§ **DO THIS**
Give the number of lines that include the word "metres", and nothing else.

-- start of SUPPLIED DATA --

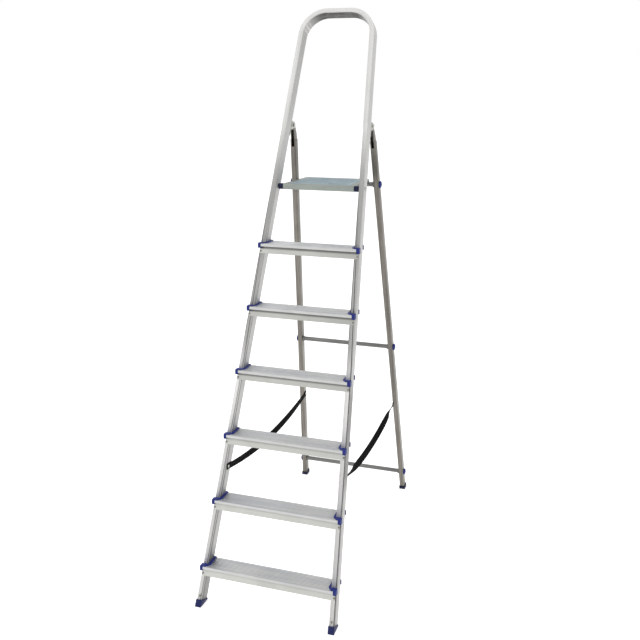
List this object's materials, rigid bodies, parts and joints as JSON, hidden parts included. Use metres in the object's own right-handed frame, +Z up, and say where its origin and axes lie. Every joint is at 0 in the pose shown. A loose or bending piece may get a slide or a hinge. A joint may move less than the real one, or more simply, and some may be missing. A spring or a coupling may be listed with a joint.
{
  "type": "platform step ladder",
  "caption": "Folding step ladder with a one-piece tapered tube frame and hand rail, ribbed treads, a hinged platform and swing-in rear legs.",
  "frame": {"origin": "on the floor, at the middle of the ladder's footprint when it stands open", "axes": "+X to the climber's right, +Y from the treads to the rear legs, +Z up"},
  "size_m": [0.5134, 1.1342, 2.0412],
  "materials": {
    "polished_aluminium": "polished extrusion",
    "ribbed_aluminium": "satin extrusion",
    "leg_aluminium": "brushed",
    "coated_panel": "ribbed coated sheet",
    "blue_plastic": "moulded",
    "navy_plastic": "moulded",
    "webbing": "woven webbing",
    "zinc_steel": "zinc plated",
    "black_steel": "blackened"
  },
  "bodies": {
    "front_frame": {"boot_rivet_left": "zinc_steel", "boot_rivet_right": "zinc_steel", "front_boot_left": "blue_plastic", "front_boot_right": "blue_plastic", "front_hoop": "polished_aluminium", "hinge_bracket_left": "zinc_steel", "hinge_bracket_right": "zinc_steel", "hinge_pin_left": "zinc_steel", "hinge_pin_right": "zinc_steel", "platform_bolt_left": "zinc_steel", "platform_bolt_right": "zinc_steel", "platform_washer_left": "black_steel", "platform_washer_right": "black_steel", "strap_bolt_front_left": "zinc_steel", "strap_bolt_front_right": "zinc_steel", "strap_left": "webbing", "strap_right": "webbing", "tread_1": "ribbed_aluminium", "tread_2": "ribbed_aluminium", "tread_3": "ribbed_aluminium", "tread_4": "ribbed_aluminium", "tread_5": "ribbed_aluminium", "tread_6": "ribbed_aluminium", "tread_cap_1_left": "blue_plastic", "tread_cap_1_right": "blue_plastic", "tread_cap_2_left": "blue_plastic", "tread_cap_2_right": "blue_plastic", "tread_cap_3_left": "blue_plastic", "tread_cap_3_right": "blue_plastic", "tread_cap_4_left": "blue_plastic", "tread_cap_4_right": "blue_plastic", "tread_cap_5_left": "blue_plastic", "tread_cap_5_right": "blue_plastic", "tread_cap_6_left": "blue_plastic", "tread_cap_6_right": "blue_plastic"},
    "rear_frame": {"crossbar_cap_high_left": "blue_plastic", "crossbar_cap_high_right": "blue_plastic", "crossbar_cap_low_left": "blue_plastic", "crossbar_cap_low_right": "blue_plastic", "crossbar_cap_middle_left": "blue_plastic", "crossbar_cap_middle_right": "blue_plastic", "crossbar_high": "leg_aluminium", "crossbar_low": "leg_aluminium", "crossbar_middle": "leg_aluminium", "rear_boot_left": "navy_plastic", "rear_boot_right": "navy_plastic", "rear_leg_left": "leg_aluminium", "rear_leg_right": "leg_aluminium", "strap_bolt_rear_left": "zinc_steel", "strap_bolt_rear_right": "zinc_steel"},
    "platform": {"platform_bush_left": "navy_plastic", "platform_bush_right": "navy_plastic", "platform_clip_left": "navy_plastic", "platform_clip_right": "navy_plastic", "platform_deck": "ribbed_aluminium", "platform_panel": "coated_panel"}
  },
  "joints": [
    {"name": "legs_fold", "type": "hinge", "parent": "front_frame", "child": "rear_frame", "pos_m": [0, 0.18684, 1.622], "axis": [-1, 0, 0], "range_deg": [0, 35], "deforming": ["strap_left", "strap_right"]},
    {"name": "platform_fold", "type": "hinge", "parent": "front_frame", "child": "platform", "pos_m": [0, 0.04876, 1.409], "axis": [1, 0, 0], "range_deg": [0, 67.4]}
  ],
  "couplings": [
    {"joint": "platform_fold", "follows": "legs_fold", "ratio": 1.923}
  ]
}
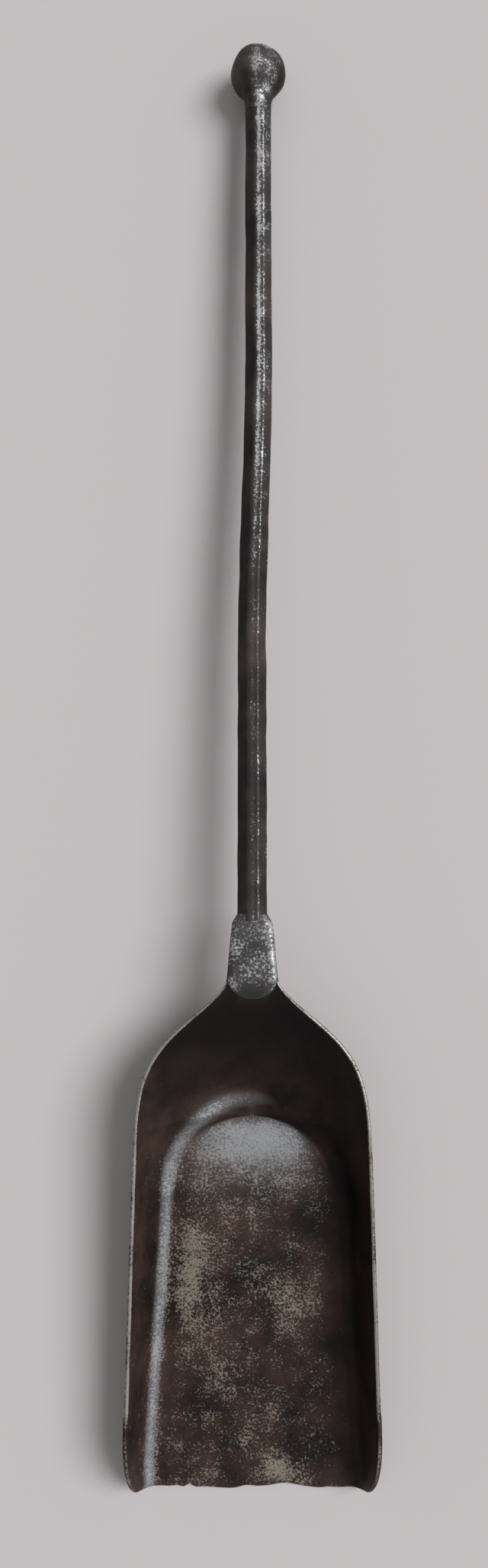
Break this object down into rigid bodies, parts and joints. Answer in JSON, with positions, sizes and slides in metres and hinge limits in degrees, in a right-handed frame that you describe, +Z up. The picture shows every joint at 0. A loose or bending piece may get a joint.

-- end of SUPPLIED DATA --

§ **ANSWER TO THE EXERCISE**
2